Legislation modeled on Arizona’s has already been introduced in Georgia and South Carolina, where Republican legislative control makes passage realistic (though not this year, since Georgia’s legislature has already adjourned and South Carolina’s is near adjournment), and will reportedly be introduced soon in North Carolina, where the GOP is battling to gain control of the legislature. What’s entirely lacking among Republicans in any of these states is a sense of restraint in dealing with the issue.
The Alabama gubernatorial primary is on June 1; South Carolina’s is on June 8; and Georgia follows on July 20. All three states have runoff systems requiring a majority of the vote for victory in a primary, and runoffs are certain in all three Republican contests. I’d be shocked if immigration didn’t become a key issue in Alabama and Georgia (unless, as in SC, every candidate marches in lockstep in favor of a clone of the Arizona law or something even more extreme), and it could spread to the highly competitive GOP gubernatorial primary in Tennessee.

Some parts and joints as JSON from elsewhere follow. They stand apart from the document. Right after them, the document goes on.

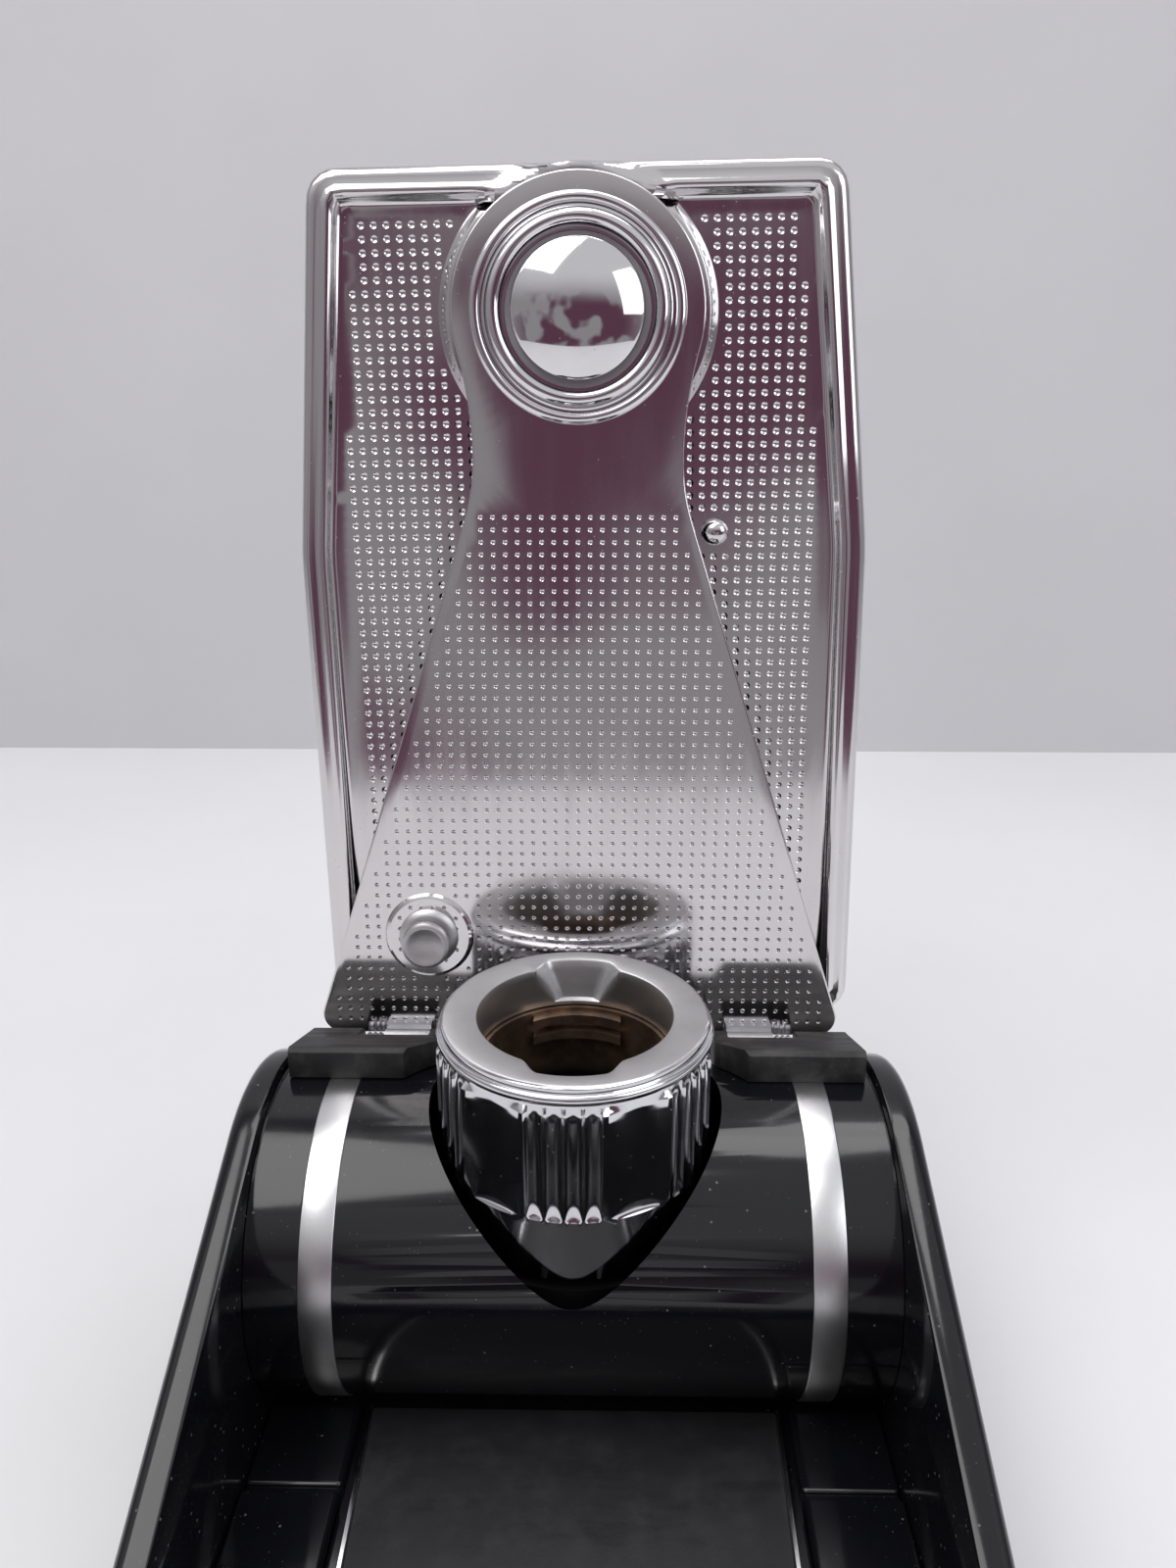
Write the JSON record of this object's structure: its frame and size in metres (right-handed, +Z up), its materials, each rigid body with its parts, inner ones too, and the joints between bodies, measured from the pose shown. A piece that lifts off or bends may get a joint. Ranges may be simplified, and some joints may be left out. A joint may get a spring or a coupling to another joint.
{
  "type": "paper towel holder",
  "caption": "Countertop holder: weighted wedge base with a banded drum, fluted twist collar over a post socket, and a folding arm with a swivelling dimpled plate",
  "frame": {"origin": "centre of the base's footprint, on the surface it stands on", "axes": "+X across the base to its right seen from the front, +Y from the nose back to the arm, +Z up along the arm's height"},
  "size_m": [0.11, 0.154, 0.2025],
  "materials": {
    "black_gloss": "moulded black plastic with a high gloss, lightly dusted",
    "satin_band": "satin bright metal band, fine grain round the drum",
    "matte_panel": "matte dark grey fine-grained insert",
    "bright_trim": "thin bright metal strip",
    "matte_cover": "matte black moulded cover",
    "foot_rubber": "soft black rubber",
    "zinc_steel": "plated steel fastener",
    "ballast_steel": "raw iron plate",
    "bronze_sleeve": "dull bronze, machined",
    "spring_steel": "drawn spring wire",
    "collar_chrome": "polished chrome flanks with a turned satin rim",
    "bracket_black": "worn matte black moulding, dusty on top",
    "sheet_chrome": "bright plated sheet with rows of pressed dimples",
    "ring_chrome": "polished stepped dress ring",
    "nylon_white": "natural nylon",
    "mirror_chrome": "mirror polished dome",
    "satin_pin": "satin plated pin with a dished head"
  },
  "bodies": {
    "base": {"base_housing": "black_gloss", "drum_shell": "black_gloss", "left_band": "satin_band", "right_band": "satin_band", "centre_panel": "matte_panel", "panel_trims": "bright_trim", "left_deck": "black_gloss", "right_deck": "black_gloss", "bottom_cover": "matte_cover", "rubber_feet": "foot_rubber", "cover_screws": "zinc_steel", "ballast_plate": "ballast_steel", "ballast_screws": "zinc_steel", "socket_sleeve": "bronze_sleeve", "sleeve_screws": "zinc_steel", "snap_ring": "spring_steel", "thrust_washer": "zinc_steel", "detent_ball": "zinc_steel", "detent_spring": "spring_steel", "left_bracket": "bracket_black", "right_bracket": "bracket_black", "bracket_screws": "zinc_steel", "hinge_pins": "zinc_steel", "hinge_springs": "spring_steel"},
    "collar": {"twist_collar": "collar_chrome"},
    "arm": {"swing_arm": "sheet_chrome", "hinge_leaves": "zinc_steel", "pivot_ring": "ring_chrome", "pivot_hub": "zinc_steel", "pivot_washer": "nylon_white", "back_washer": "zinc_steel", "hub_clip": "spring_steel", "button_spring": "spring_steel", "index_bush": "satin_pin", "index_spring": "spring_steel"},
    "button": {"pivot_button": "mirror_chrome", "button_clip": "spring_steel"},
    "pin": {"index_pin": "satin_pin", "index_clip": "spring_steel"},
    "plate": {"swivel_plate": "sheet_chrome"}
  },
  "joints": [
    {"name": "arm_fold", "type": "hinge", "parent": "base", "child": "arm", "pos_m": [0, 0.0505, 0.0555], "axis": [1, 0, 0], "range_deg": [-40, 0]},
    {"name": "plate_swivel", "type": "hinge", "parent": "arm", "child": "plate", "pos_m": [0, 0.06112, 0.18008], "axis": [0, 0.9981, -0.061], "range_deg": [-90, 0]},
    {"name": "button_press", "type": "slide", "parent": "arm", "child": "button", "axis": [0, 0.9981, -0.061], "range_m": [0, 0.0015], "stiffness_N_per_m": 900, "deforming": ["button_spring"]},
    {"name": "index_press", "type": "slide", "parent": "arm", "child": "pin", "axis": [0, 0.9981, -0.061], "range_m": [0, 0.0018], "stiffness_N_per_m": 700, "deforming": ["index_spring"]},
    {"name": "collar_twist", "type": "hinge", "parent": "base", "child": "collar", "pos_m": [0, 0.0306, 0.06], "axis": [0, 0, 1], "range_deg": [0, 60]}
  ]
}
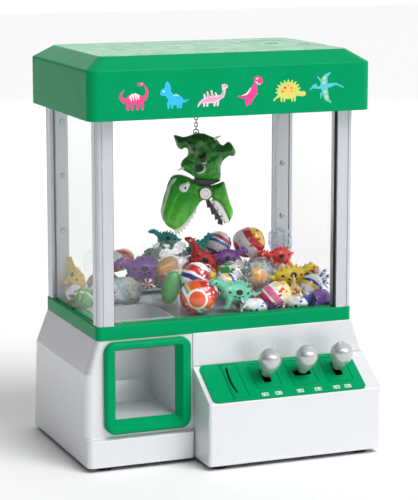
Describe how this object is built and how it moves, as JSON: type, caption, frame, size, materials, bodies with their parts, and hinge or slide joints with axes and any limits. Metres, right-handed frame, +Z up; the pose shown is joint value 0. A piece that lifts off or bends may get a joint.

And that’s not even mentioning the general election, where GOP candidates in competitive races for both federal and state office around the Deep South may well choose immigration as a classic “wedge issue.”
Does this matter nationally? I’d say so, since the identification of the GOP with crackdowns on and deportation of undocumented workers, particularly if they are accompanied by fears of large-scale ethnic profiling by law enforcement officers, could matter a great deal with Hispanic voters. As the Prop 187 experience in California showed back in the 90s, party identification with nativist impulses doesn’t always stop at state lines--and that was back before the internet made every political utterance much more fungible. Moreover, the Arizona law is arguably a lot more controversial than Prop 187, which simply sought to eliminate public benefits for undocumented workers, not herd them onto buses in leg irons for immediate deportation. Behind the scenes, GOP strategists are said to be urging their candidates not to go there.
But candidates like Tim James, Nathan Deal and Andre Bauer are probably not very worried about the possibility of the national GOP alienating Hispanic voters for years to come; they are trying desperately to win primary elections in an atmosphere of great conservative enthusiasm where it’s tough to stand out from the Obama-hating, states-rights-loving crowd. The Arizona furor gives them a weapon to use, and they’ll use it, with any negative consequences for their party elsewhere or down the road being so minor a consideration that it may not even occur to them.